Data section:
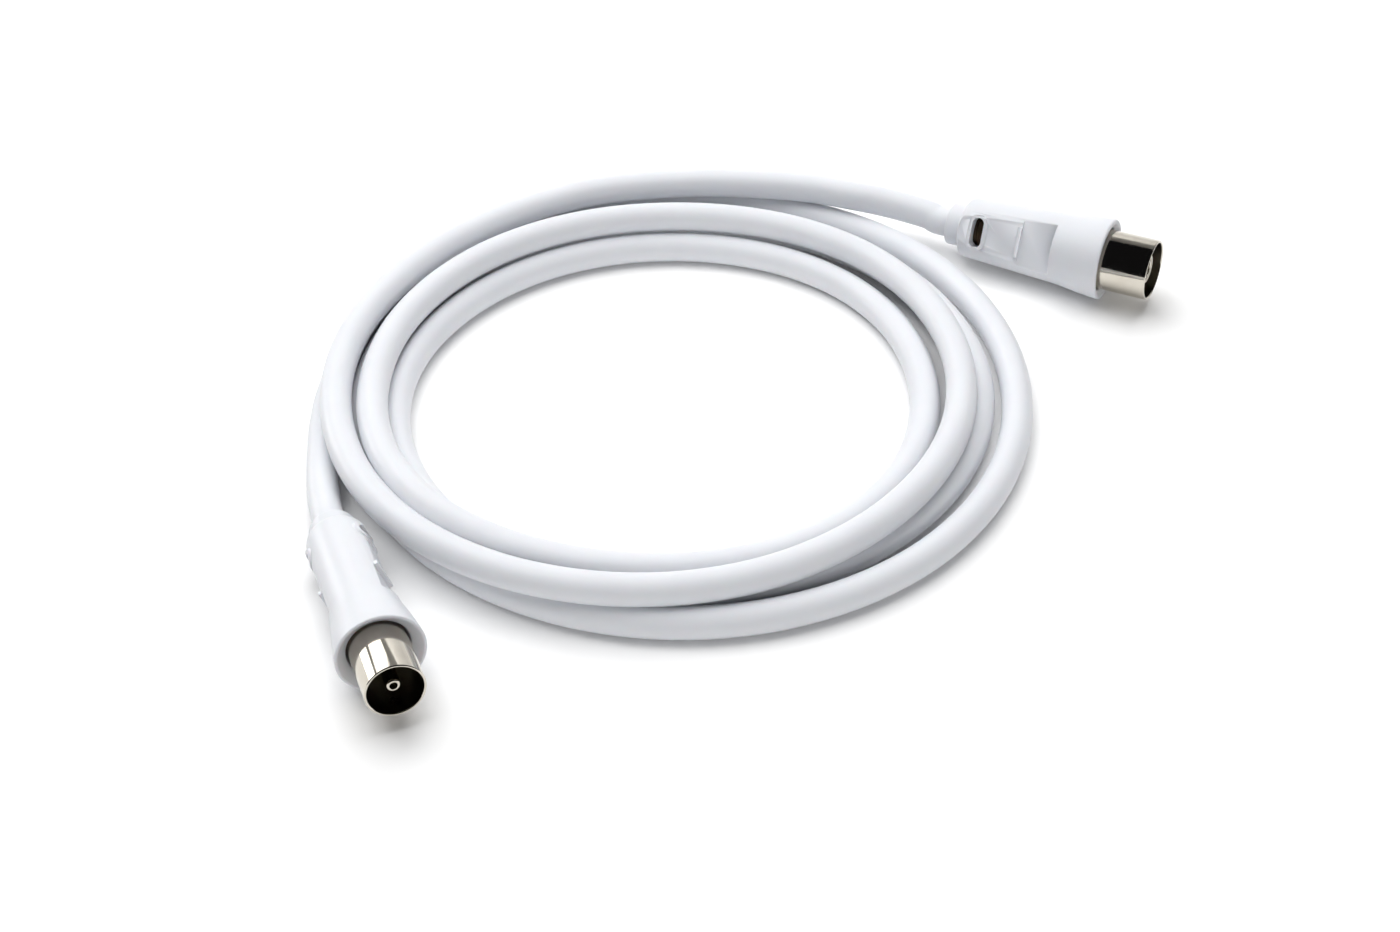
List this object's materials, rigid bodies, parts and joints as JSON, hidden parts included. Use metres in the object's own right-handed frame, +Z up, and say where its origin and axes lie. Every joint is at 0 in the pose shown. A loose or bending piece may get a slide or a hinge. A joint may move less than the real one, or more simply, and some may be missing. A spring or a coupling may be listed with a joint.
{
  "type": "antenna extension cable",
  "caption": "White coaxial television antenna extension cable lying in a loose coil, with a moulded male plug on one end and a moulded female socket on the other.",
  "frame": {"origin": "on the surface the cable lies on, below the middle of the box around the two connectors", "axes": "+X from the plug's side of the coil to the socket's side, +Y away from the plug's mouth across the coil, +Z up from the surface"},
  "size_m": [0.151, 0.1416, 0.0151],
  "materials": {
    "cable_jacket": "extruded white PVC, satin",
    "moulded_body": "moulded white PVC, soft gloss",
    "nickel_plate": "bright nickel plating, slightly warm",
    "ferrule_metal": "dull tinned metal with a little bare copper",
    "dielectric": "off-white polyethylene"
  },
  "bodies": {
    "root": {"cable_coil": "cable_jacket", "cable_tail_female": "cable_jacket", "cable_tail_male": "cable_jacket", "male_body": "moulded_body", "male_sleeve": "nickel_plate", "male_ferrule": "ferrule_metal", "male_insulator": "dielectric", "male_pin": "nickel_plate", "female_body": "moulded_body", "female_sleeve": "nickel_plate", "female_ferrule": "ferrule_metal", "female_insulator": "dielectric", "female_contact": "nickel_plate"}
  },
  "joints": []
}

Task requirements: Return the listing above in its exact form.

Solution to this exercise:
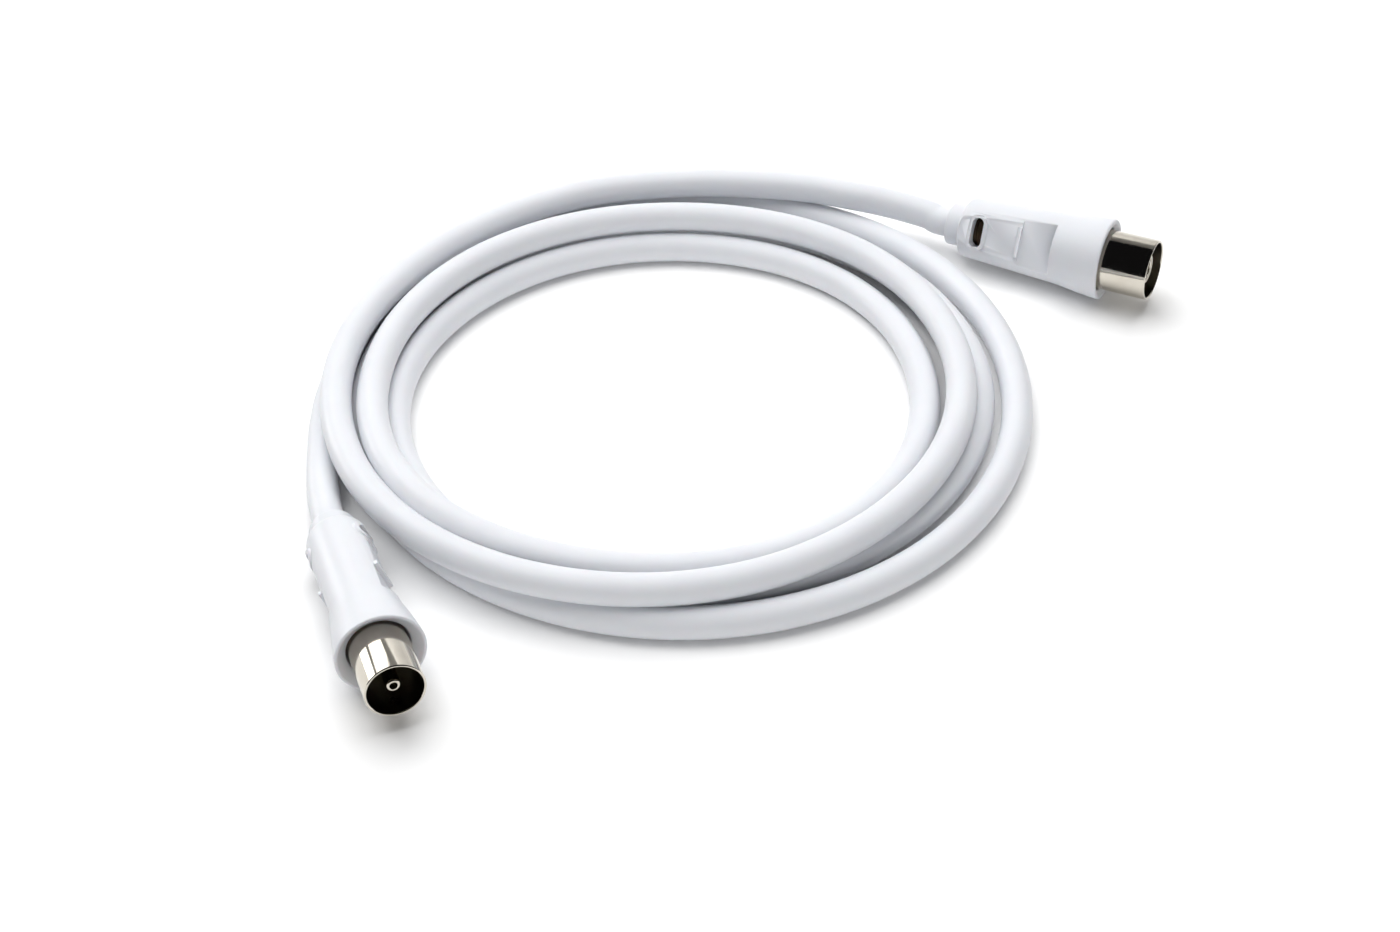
List this object's materials, rigid bodies, parts and joints as JSON, hidden parts included. Use metres in the object's own right-handed frame, +Z up, and say where its origin and axes lie. Every joint is at 0 in the pose shown. A loose or bending piece may get a slide or a hinge. A joint may move less than the real one, or more simply, and some may be missing. A spring or a coupling may be listed with a joint.
{
  "type": "antenna extension cable",
  "caption": "White coaxial television antenna extension cable lying in a loose coil, with a moulded male plug on one end and a moulded female socket on the other.",
  "frame": {"origin": "on the surface the cable lies on, below the middle of the box around the two connectors", "axes": "+X from the plug's side of the coil to the socket's side, +Y away from the plug's mouth across the coil, +Z up from the surface"},
  "size_m": [0.151, 0.1416, 0.0151],
  "materials": {
    "cable_jacket": "extruded white PVC, satin",
    "moulded_body": "moulded white PVC, soft gloss",
    "nickel_plate": "bright nickel plating, slightly warm",
    "ferrule_metal": "dull tinned metal with a little bare copper",
    "dielectric": "off-white polyethylene"
  },
  "bodies": {
    "root": {"cable_coil": "cable_jacket", "cable_tail_female": "cable_jacket", "cable_tail_male": "cable_jacket", "male_body": "moulded_body", "male_sleeve": "nickel_plate", "male_ferrule": "ferrule_metal", "male_insulator": "dielectric", "male_pin": "nickel_plate", "female_body": "moulded_body", "female_sleeve": "nickel_plate", "female_ferrule": "ferrule_metal", "female_insulator": "dielectric", "female_contact": "nickel_plate"}
  },
  "joints": []
}